» What the task asks:
Write out every record in full, exactly as written, please.

» Input for this task:
* * *
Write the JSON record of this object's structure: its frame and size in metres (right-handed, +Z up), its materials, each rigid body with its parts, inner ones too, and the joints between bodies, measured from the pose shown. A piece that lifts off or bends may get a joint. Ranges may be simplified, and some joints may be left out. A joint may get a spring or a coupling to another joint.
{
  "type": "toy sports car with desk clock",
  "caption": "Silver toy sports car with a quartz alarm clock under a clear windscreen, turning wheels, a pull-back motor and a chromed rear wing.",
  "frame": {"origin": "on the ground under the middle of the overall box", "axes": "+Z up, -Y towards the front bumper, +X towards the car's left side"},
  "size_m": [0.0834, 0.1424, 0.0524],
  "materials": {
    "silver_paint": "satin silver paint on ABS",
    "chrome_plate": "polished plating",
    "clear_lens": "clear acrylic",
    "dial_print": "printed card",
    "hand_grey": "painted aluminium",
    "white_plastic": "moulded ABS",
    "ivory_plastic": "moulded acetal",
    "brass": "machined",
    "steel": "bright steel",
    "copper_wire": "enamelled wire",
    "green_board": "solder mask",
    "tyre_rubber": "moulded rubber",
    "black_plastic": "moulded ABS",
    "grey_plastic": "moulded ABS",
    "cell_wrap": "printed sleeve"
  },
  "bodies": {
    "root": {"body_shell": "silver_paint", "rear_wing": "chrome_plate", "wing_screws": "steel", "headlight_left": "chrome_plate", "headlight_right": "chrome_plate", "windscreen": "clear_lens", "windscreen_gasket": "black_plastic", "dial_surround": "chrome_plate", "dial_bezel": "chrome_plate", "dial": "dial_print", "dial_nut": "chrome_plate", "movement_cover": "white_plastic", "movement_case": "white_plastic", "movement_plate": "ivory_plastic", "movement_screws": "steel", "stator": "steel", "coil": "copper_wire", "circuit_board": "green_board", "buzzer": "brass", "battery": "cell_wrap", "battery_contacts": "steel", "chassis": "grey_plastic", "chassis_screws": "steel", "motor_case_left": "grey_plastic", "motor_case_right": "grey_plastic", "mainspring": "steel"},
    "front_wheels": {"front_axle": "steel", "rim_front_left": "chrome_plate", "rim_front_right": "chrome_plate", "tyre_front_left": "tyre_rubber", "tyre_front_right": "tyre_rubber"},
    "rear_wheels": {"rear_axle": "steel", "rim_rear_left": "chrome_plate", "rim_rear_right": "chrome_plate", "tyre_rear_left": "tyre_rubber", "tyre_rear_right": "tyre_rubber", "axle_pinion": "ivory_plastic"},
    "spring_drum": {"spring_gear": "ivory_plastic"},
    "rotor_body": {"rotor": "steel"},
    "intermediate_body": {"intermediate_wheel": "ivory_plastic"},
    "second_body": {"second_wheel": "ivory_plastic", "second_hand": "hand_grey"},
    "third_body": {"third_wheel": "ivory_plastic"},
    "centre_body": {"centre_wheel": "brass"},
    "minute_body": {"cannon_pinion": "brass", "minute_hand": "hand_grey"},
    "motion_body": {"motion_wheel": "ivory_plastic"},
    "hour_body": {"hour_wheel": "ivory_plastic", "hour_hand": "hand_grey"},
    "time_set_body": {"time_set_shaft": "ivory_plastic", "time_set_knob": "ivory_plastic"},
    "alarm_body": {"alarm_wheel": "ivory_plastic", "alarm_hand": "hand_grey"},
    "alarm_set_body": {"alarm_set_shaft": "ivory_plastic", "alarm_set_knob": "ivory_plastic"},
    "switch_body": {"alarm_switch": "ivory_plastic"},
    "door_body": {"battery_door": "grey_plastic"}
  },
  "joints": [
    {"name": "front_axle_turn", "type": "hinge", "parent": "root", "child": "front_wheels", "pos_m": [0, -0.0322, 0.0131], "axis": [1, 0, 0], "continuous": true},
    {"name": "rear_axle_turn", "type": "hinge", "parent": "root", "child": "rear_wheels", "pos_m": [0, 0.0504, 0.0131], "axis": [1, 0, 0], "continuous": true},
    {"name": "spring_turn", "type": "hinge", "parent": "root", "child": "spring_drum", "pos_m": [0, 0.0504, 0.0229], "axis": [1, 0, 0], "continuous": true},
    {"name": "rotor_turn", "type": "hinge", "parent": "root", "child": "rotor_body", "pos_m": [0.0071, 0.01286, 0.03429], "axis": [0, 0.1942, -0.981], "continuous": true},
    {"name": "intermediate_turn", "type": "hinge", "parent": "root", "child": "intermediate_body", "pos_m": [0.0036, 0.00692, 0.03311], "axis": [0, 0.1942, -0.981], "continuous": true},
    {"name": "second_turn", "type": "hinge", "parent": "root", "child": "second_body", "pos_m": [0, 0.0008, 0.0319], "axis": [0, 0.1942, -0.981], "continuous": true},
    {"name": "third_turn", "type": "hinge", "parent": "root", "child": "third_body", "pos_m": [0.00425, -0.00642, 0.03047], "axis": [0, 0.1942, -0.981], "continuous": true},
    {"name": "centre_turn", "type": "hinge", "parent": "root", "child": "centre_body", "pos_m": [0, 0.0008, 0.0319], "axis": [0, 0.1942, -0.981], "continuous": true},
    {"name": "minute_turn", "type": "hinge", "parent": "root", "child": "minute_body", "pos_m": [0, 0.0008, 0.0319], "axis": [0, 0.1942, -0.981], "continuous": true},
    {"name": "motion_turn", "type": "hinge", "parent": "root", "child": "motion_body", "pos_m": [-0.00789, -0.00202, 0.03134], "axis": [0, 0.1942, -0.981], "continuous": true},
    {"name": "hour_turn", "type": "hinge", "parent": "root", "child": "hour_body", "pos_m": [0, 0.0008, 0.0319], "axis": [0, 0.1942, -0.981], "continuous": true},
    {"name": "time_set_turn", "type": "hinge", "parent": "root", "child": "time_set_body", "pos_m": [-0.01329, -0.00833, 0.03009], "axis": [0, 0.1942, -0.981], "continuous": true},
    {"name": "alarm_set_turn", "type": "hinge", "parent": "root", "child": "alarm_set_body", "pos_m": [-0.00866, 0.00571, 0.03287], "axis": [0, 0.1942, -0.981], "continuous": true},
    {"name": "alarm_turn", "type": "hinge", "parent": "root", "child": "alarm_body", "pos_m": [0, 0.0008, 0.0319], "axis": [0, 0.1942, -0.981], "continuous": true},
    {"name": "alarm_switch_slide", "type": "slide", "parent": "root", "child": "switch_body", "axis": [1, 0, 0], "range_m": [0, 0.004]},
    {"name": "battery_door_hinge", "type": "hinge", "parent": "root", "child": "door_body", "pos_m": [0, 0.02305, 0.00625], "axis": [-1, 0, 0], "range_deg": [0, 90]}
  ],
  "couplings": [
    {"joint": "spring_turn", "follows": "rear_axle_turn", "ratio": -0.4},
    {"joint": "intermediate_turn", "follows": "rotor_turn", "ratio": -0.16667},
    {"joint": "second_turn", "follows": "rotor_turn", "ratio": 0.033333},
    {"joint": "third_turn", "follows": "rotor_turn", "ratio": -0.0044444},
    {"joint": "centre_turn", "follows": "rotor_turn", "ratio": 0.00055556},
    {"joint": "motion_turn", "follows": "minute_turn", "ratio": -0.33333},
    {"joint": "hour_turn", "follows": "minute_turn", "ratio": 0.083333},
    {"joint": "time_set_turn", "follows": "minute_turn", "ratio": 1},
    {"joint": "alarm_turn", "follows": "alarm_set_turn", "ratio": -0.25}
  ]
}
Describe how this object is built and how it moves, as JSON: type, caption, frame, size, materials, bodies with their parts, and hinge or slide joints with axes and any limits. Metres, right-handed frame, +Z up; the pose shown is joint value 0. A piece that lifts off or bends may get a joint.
* * *
» Reply to the task:
Write the JSON record of this object's structure: its frame and size in metres (right-handed, +Z up), its materials, each rigid body with its parts, inner ones too, and the joints between bodies, measured from the pose shown. A piece that lifts off or bends may get a joint. Ranges may be simplified, and some joints may be left out. A joint may get a spring or a coupling to another joint.
{
  "type": "toy sports car with desk clock",
  "caption": "Silver toy sports car with a quartz alarm clock under a clear windscreen, turning wheels, a pull-back motor and a chromed rear wing.",
  "frame": {"origin": "on the ground under the middle of the overall box", "axes": "+Z up, -Y towards the front bumper, +X towards the car's left side"},
  "size_m": [0.0834, 0.1424, 0.0524],
  "materials": {
    "silver_paint": "satin silver paint on ABS",
    "chrome_plate": "polished plating",
    "clear_lens": "clear acrylic",
    "dial_print": "printed card",
    "hand_grey": "painted aluminium",
    "white_plastic": "moulded ABS",
    "ivory_plastic": "moulded acetal",
    "brass": "machined",
    "steel": "bright steel",
    "copper_wire": "enamelled wire",
    "green_board": "solder mask",
    "tyre_rubber": "moulded rubber",
    "black_plastic": "moulded ABS",
    "grey_plastic": "moulded ABS",
    "cell_wrap": "printed sleeve"
  },
  "bodies": {
    "root": {"body_shell": "silver_paint", "rear_wing": "chrome_plate", "wing_screws": "steel", "headlight_left": "chrome_plate", "headlight_right": "chrome_plate", "windscreen": "clear_lens", "windscreen_gasket": "black_plastic", "dial_surround": "chrome_plate", "dial_bezel": "chrome_plate", "dial": "dial_print", "dial_nut": "chrome_plate", "movement_cover": "white_plastic", "movement_case": "white_plastic", "movement_plate": "ivory_plastic", "movement_screws": "steel", "stator": "steel", "coil": "copper_wire", "circuit_board": "green_board", "buzzer": "brass", "battery": "cell_wrap", "battery_contacts": "steel", "chassis": "grey_plastic", "chassis_screws": "steel", "motor_case_left": "grey_plastic", "motor_case_right": "grey_plastic", "mainspring": "steel"},
    "front_wheels": {"front_axle": "steel", "rim_front_left": "chrome_plate", "rim_front_right": "chrome_plate", "tyre_front_left": "tyre_rubber", "tyre_front_right": "tyre_rubber"},
    "rear_wheels": {"rear_axle": "steel", "rim_rear_left": "chrome_plate", "rim_rear_right": "chrome_plate", "tyre_rear_left": "tyre_rubber", "tyre_rear_right": "tyre_rubber", "axle_pinion": "ivory_plastic"},
    "spring_drum": {"spring_gear": "ivory_plastic"},
    "rotor_body": {"rotor": "steel"},
    "intermediate_body": {"intermediate_wheel": "ivory_plastic"},
    "second_body": {"second_wheel": "ivory_plastic", "second_hand": "hand_grey"},
    "third_body": {"third_wheel": "ivory_plastic"},
    "centre_body": {"centre_wheel": "brass"},
    "minute_body": {"cannon_pinion": "brass", "minute_hand": "hand_grey"},
    "motion_body": {"motion_wheel": "ivory_plastic"},
    "hour_body": {"hour_wheel": "ivory_plastic", "hour_hand": "hand_grey"},
    "time_set_body": {"time_set_shaft": "ivory_plastic", "time_set_knob": "ivory_plastic"},
    "alarm_body": {"alarm_wheel": "ivory_plastic", "alarm_hand": "hand_grey"},
    "alarm_set_body": {"alarm_set_shaft": "ivory_plastic", "alarm_set_knob": "ivory_plastic"},
    "switch_body": {"alarm_switch": "ivory_plastic"},
    "door_body": {"battery_door": "grey_plastic"}
  },
  "joints": [
    {"name": "front_axle_turn", "type": "hinge", "parent": "root", "child": "front_wheels", "pos_m": [0, -0.0322, 0.0131], "axis": [1, 0, 0], "continuous": true},
    {"name": "rear_axle_turn", "type": "hinge", "parent": "root", "child": "rear_wheels", "pos_m": [0, 0.0504, 0.0131], "axis": [1, 0, 0], "continuous": true},
    {"name": "spring_turn", "type": "hinge", "parent": "root", "child": "spring_drum", "pos_m": [0, 0.0504, 0.0229], "axis": [1, 0, 0], "continuous": true},
    {"name": "rotor_turn", "type": "hinge", "parent": "root", "child": "rotor_body", "pos_m": [0.0071, 0.01286, 0.03429], "axis": [0, 0.1942, -0.981], "continuous": true},
    {"name": "intermediate_turn", "type": "hinge", "parent": "root", "child": "intermediate_body", "pos_m": [0.0036, 0.00692, 0.03311], "axis": [0, 0.1942, -0.981], "continuous": true},
    {"name": "second_turn", "type": "hinge", "parent": "root", "child": "second_body", "pos_m": [0, 0.0008, 0.0319], "axis": [0, 0.1942, -0.981], "continuous": true},
    {"name": "third_turn", "type": "hinge", "parent": "root", "child": "third_body", "pos_m": [0.00425, -0.00642, 0.03047], "axis": [0, 0.1942, -0.981], "continuous": true},
    {"name": "centre_turn", "type": "hinge", "parent": "root", "child": "centre_body", "pos_m": [0, 0.0008, 0.0319], "axis": [0, 0.1942, -0.981], "continuous": true},
    {"name": "minute_turn", "type": "hinge", "parent": "root", "child": "minute_body", "pos_m": [0, 0.0008, 0.0319], "axis": [0, 0.1942, -0.981], "continuous": true},
    {"name": "motion_turn", "type": "hinge", "parent": "root", "child": "motion_body", "pos_m": [-0.00789, -0.00202, 0.03134], "axis": [0, 0.1942, -0.981], "continuous": true},
    {"name": "hour_turn", "type": "hinge", "parent": "root", "child": "hour_body", "pos_m": [0, 0.0008, 0.0319], "axis": [0, 0.1942, -0.981], "continuous": true},
    {"name": "time_set_turn", "type": "hinge", "parent": "root", "child": "time_set_body", "pos_m": [-0.01329, -0.00833, 0.03009], "axis": [0, 0.1942, -0.981], "continuous": true},
    {"name": "alarm_set_turn", "type": "hinge", "parent": "root", "child": "alarm_set_body", "pos_m": [-0.00866, 0.00571, 0.03287], "axis": [0, 0.1942, -0.981], "continuous": true},
    {"name": "alarm_turn", "type": "hinge", "parent": "root", "child": "alarm_body", "pos_m": [0, 0.0008, 0.0319], "axis": [0, 0.1942, -0.981], "continuous": true},
    {"name": "alarm_switch_slide", "type": "slide", "parent": "root", "child": "switch_body", "axis": [1, 0, 0], "range_m": [0, 0.004]},
    {"name": "battery_door_hinge", "type": "hinge", "parent": "root", "child": "door_body", "pos_m": [0, 0.02305, 0.00625], "axis": [-1, 0, 0], "range_deg": [0, 90]}
  ],
  "couplings": [
    {"joint": "spring_turn", "follows": "rear_axle_turn", "ratio": -0.4},
    {"joint": "intermediate_turn", "follows": "rotor_turn", "ratio": -0.16667},
    {"joint": "second_turn", "follows": "rotor_turn", "ratio": 0.033333},
    {"joint": "third_turn", "follows": "rotor_turn", "ratio": -0.0044444},
    {"joint": "centre_turn", "follows": "rotor_turn", "ratio": 0.00055556},
    {"joint": "motion_turn", "follows": "minute_turn", "ratio": -0.33333},
    {"joint": "hour_turn", "follows": "minute_turn", "ratio": 0.083333},
    {"joint": "time_set_turn", "follows": "minute_turn", "ratio": 1},
    {"joint": "alarm_turn", "follows": "alarm_set_turn", "ratio": -0.25}
  ]
}
Describe how this object is built and how it moves, as JSON: type, caption, frame, size, materials, bodies with their parts, and hinge or slide joints with axes and any limits. Metres, right-handed frame, +Z up; the pose shown is joint value 0. A piece that lifts off or bends may get a joint.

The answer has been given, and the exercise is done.